My recent reading foray into Henri Nouwen's book entitiled, "The Return of the Prodigal Son," has sent me deeper into the parable Jesus told so long ago. Most of us know it as a parable which speaks about a father's love for a son who went off into a life of waste and debauchery. It has always created in me an image of the father standing at the gate each evening looking for his lost son and then running to meet him when his form is seen in the distance. Nouwen's writings about the parable will not allow me to linger at my first impressions.
While I am not the first to come to such an observation, it surely seems that the parable encapsulates the whole of Biblical story from Genesis to Revelation. A son born into the midst of the Father's blessings and riches spurns them, loses sight of who he is, and wanders away from where he was born to be. He returns only to be served, loved, and treated once again as a son conceived and nurtured in the Father's love.
We are captured by the story because it is our story.
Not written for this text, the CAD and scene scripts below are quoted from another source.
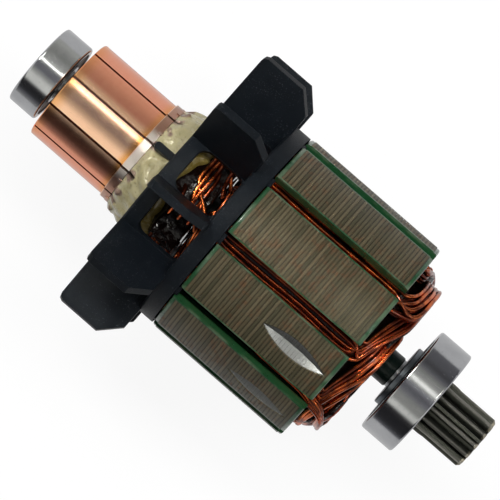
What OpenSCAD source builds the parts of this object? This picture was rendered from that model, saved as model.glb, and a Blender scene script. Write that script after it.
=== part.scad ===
// Wound armature of a small permanent-magnet motor, with its fan, pinion and two ball bearings.
// The shaft runs along X, the commutator is at -X and the pinion at +X.
// The origin is the middle of the pinion-end bearing, on the shaft's axis.

/* [Shaft and core] */
// Diameter of the ground steel shaft
shaft_d = 5; // [4.8:0.1:5.2]
// Outer diameter of the laminated core
core_d = 37.4; // [36.8:0.1:38]
// Number of steel laminations in the core
lamination_count = 40; // [36:1:40]
// Pitch of the laminations along the shaft
lamination_pitch = 0.615; // [0.6:0.005:0.62]
// Film of air and varnish between two laminations
lamination_gap = 0.03; // [0.02:0.01:0.05]
// Width of a tooth's stem between two slots
tooth_stem_w = 4.2; // [4:0.1:4.4]
// Width of a slot's mouth in the steel
slot_mouth_w = 2.9; // [2.7:0.1:3.1]
// Thickness of the green epoxy coat in the slots
coat_t = 0.25; // [0.2:0.05:0.3]
// Thickness of the green epoxy coat on the core's ends
end_coat_t = 0.67; // [0.5:0.01:0.8]

/* [Windings] */
// Reach of the end turns past the core's end coat
end_turn_h = 4.3; // [4.2:0.1:4.4]
// Thickness of one bundle of end turns, along the shaft
end_turn_t = 0.95; // [0.85:0.05:0.95]
// Outer radius of the end turns at the pinion end
end_turn_r = 14.4; // [13.6:0.1:14.4]
// Diameter of the enamelled wire
wire_d = 0.68; // [0.6:0.02:0.7]

/* [Fan] */
// Outer diameter of the fan's blades
fan_d = 50.9; // [49:0.1:51]
// Thickness of a fan blade
fan_blade_t = 1.4; // [1.2:0.1:1.5]

/* [Commutator] */
// Diameter of the brush track
track_d = 17.6; // [17.2:0.1:17.8]
// Diameter of the riser band behind the track
riser_d = 18.2; // [18:0.1:18.4]
// Width of the slit between two bars
bar_gap = 0.4; // [0.3:0.01:0.45]

/* [Bearings] */
// Outer diameter of the pinion-end bearing
pinion_bearing_d = 19; // [18.9:0.1:19.1]
// Width of the pinion-end bearing
pinion_bearing_w = 6; // [5.9:0.1:6]
// Outer diameter of the commutator-end bearing
comm_bearing_d = 14; // [13.9:0.1:14.1]
// Width of the commutator-end bearing
comm_bearing_w = 5; // [4.9:0.1:5]

/* [Pinion] */
// Number of teeth on the pinion
pinion_teeth = 13; // [12:1:14]
// Module of the pinion's teeth
pinion_module = 0.6; // [0.58:0.01:0.62]
// Outer diameter of the pinion
pinion_d = 9.2; // [9:0.1:9.3]
// Length of the pinion
pinion_l = 9.3; // [9:0.1:9.6]

/* [Hidden] */
$fn = 64;
eps = 0.01;

// Stations along the shaft, from the commutator end to the pinion end
core_x1 = -12;
core_l = lamination_count * lamination_pitch;
core_x0 = core_x1 - core_l;
coat_x0 = core_x0 - end_coat_t;
coat_x1 = core_x1 + end_coat_t;
sleeve_x1 = -4.4;
comm_bearing_x = -74.1;
track_x0 = -70.6;
riser_x0 = -56.25;
riser_x1 = -54.8;
hub_x1 = -53.5;

// Lamination and slot. There is one coil and one commutator bar for each slot.
slots = 10;
core_r = core_d / 2;
pitch_a = 360 / slots;
half_a = pitch_a / 2;
stem_half = tooth_stem_w / 2;
slot_floor_r = 0.8;
slot_corner_r = 1;
slot_corner_s = 15.7;
shoulder_a = 30;

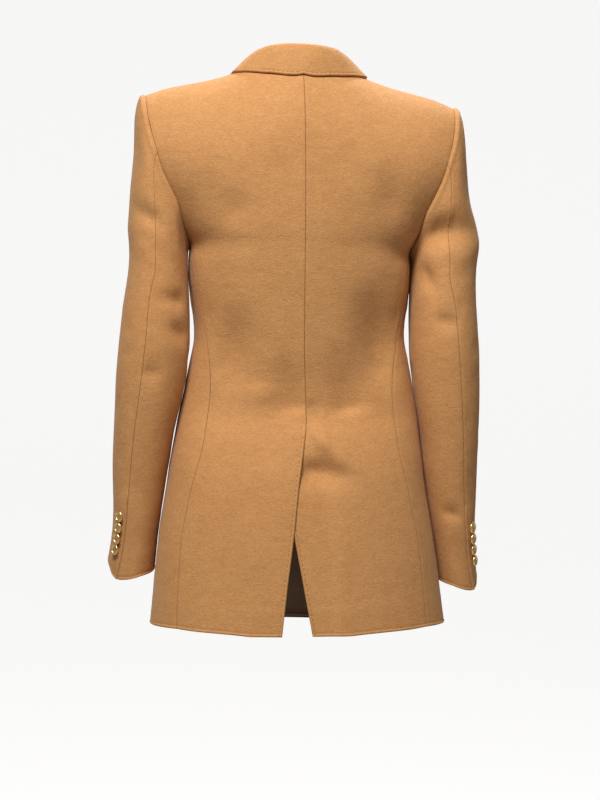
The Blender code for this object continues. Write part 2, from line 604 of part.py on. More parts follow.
def build_button(name, radius, point, normal, share=0.0):
    """A turned button standing on the cloth."""
    data = bpy.data.meshes.new(name)
    profile = bmesh.new()
    verts = [profile.verts.new((r * radius * MM, 0, h * radius * MM)) for r, h in BUTTON_PROFILE]
    for first, second in zip(verts, verts[1:]):
        profile.edges.new((first, second))
    profile.to_mesh(data)
    profile.free()
    data.materials.append(GOLD)
    piece = bpy.data.objects.new(name, data)
    turn = piece.modifiers.new("Turn", "SCREW")
    turn.steps = turn.render_steps = 12
    turn.use_merge_vertices = True
    turn.merge_threshold = 0.00001
    turn.use_smooth_shade = True
    piece.location = posed(point + normal * BUTTON_LIFT, share) * MM
    piece.rotation_mode = "QUATERNION"
    piece.rotation_quaternion = normal.to_track_quat("Z", "Y")
    PARTS.objects.link(piece)
    return piece


def build_cuff_buttons(side, mirror):
    for i in range(4):
        z = CUFF_BUTTON_TOP - CUFF_BUTTON_PITCH * i
        along = -202 - z
        round_it = CUFF_BUTTON_ROUND - i * CUFF_BUTTON_TURN
        for _ in range(8):
            along += sleeve(round_it, along, mirror).z - z
        point, normal = mirrored(sleeve(round_it, along, mirror), sleeve_normal(round_it, along, mirror), mirror)
        build_button(f"cuff_button_{side}_{i + 1}", CUFF_BUTTON_RADIUS, point, normal, SLEEVE_TILT)


def build_front_buttons():
    for side, x in (("left", BUTTON_COLUMN), ("right", -BUTTON_COLUMN)):
        for i, z in enumerate(BUTTON_ROWS):
            point, normal = front_place(abs(x), z, -1, 0.0)
            point, normal = mirrored(point, normal, math.copysign(1, x))
            build_button(f"front_button_{side}_{i + 1}", FRONT_BUTTON_RADIUS, point, normal)


def finish(name, colour, roughness, metallic):
    material = bpy.data.materials.new(name)
    material.use_nodes = True
    shader = material.node_tree.nodes["Principled BSDF"]
    shader.inputs["Base Color"].default_value = colour
    shader.inputs["Roughness"].default_value = roughness
    shader.inputs["Metallic"].default_value = metallic
    return material


for old in list(bpy.data.objects):
    bpy.data.objects.remove(old)
PARTS = bpy.data.collections.new(NAME)
bpy.context.scene.collection.children.link(PARTS)
CAMEL = finish("camel_wool", CLOTH_COLOUR, 0.85, 0.0)
GOLD = finish("gold_metal", GOLD_COLOUR, 0.25, 1.0)

for wearer_side, sign in (("left", 1), ("right", -1)):
    build_back(f"back_{wearer_side}", sign)
    build_side(f"side_{wearer_side}", sign)
    build_front(f"front_{wearer_side}", sign)
    build_lapel(f"lapel_{wearer_side}", sign)
    build_sleeve(f"sleeve_top_{wearer_side}", sign, TOP_ROUND)
    build_sleeve(f"sleeve_under_{wearer_side}", sign, LOWER_ROUND)
    build_cuff_buttons(wearer_side, sign)
build_collar("collar")
build_front_buttons()
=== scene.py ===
"""Looks of the double breasted blazer: cloth shells with seams, creases and hand sewing, a satin inside and
gold buttons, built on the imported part. Lengths in the tables and surface functions are millimetres.
"""
import math
from collections import namedtuple

import bmesh
import bpy
import numpy as np
from mathutils import Matrix, Vector, noise


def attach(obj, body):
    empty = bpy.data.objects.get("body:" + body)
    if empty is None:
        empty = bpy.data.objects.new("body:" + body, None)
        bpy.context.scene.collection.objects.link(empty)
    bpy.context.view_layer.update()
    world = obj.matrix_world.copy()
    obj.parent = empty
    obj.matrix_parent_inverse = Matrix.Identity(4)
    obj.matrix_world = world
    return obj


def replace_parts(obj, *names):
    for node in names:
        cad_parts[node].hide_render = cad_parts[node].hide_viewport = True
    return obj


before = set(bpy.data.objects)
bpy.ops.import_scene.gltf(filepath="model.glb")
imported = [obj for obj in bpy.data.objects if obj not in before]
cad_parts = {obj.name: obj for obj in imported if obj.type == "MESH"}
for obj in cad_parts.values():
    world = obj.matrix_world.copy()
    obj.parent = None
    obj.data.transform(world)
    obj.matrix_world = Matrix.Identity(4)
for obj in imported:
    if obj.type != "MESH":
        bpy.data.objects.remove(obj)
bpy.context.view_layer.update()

MM = 0.001

# Cloth and seams
CLOTH = 2.2
COLLAR_CLOTH = 2.0
SEAM = 0.3             # space between two pieces at a seam
LAYER = 0.9            # space between two layers that lie on each other
SQUARENESS = 2.3       # of the body's sections: 2 gives an ellipse, more gives fuller corners
ARM_FULLNESS = 0.92    # of the sleeve's rings: 1 gives an ellipse

# Shoulders and pose
BACK_ROLL = 130.0      # depth below the shoulder ridge over which the cloth turns to the back
FRONT_ROLL = 150.0
ROLL_SHAPE = 2.0
RIDGE_Y = -6.0
SHOULDER_TILT = 0.034  # the wearer's left shoulder is carried higher
TILT_FADE = (-420, -230)
SLEEVE_TILT = 1.1      # share of that tilt that reaches the cuffs
ARC_PER_DEGREE = 0.9   # about this much of the sleeve's girth for each degree round it

# Fronts
WRAP = 75.0            # how far each front passes the centre front
BREAK_Z = -290.0       # where the lapels start to turn back
NECK_X = 70.0
UNDER_WRAP_FADE = (-24, -3)
BUTTON_COLUMN = 57.0
BUTTON_ROWS = (-312.0, -400.0, -488.0)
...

It speaks of our own journey away from claiming who we are as a child of the Creator Father God and our wandering to a place in life where our identity is defined by the things our ego seeks to find. Seeing the Holy One on the cross is a message to us all that God is not out there somewhere, but is present among us with a seeking and welcoming love wherever and whenever we find ourselves. We have but to look His way, which is the way of the cross, to see that His arms are open to us and that we are invited to return where we belong.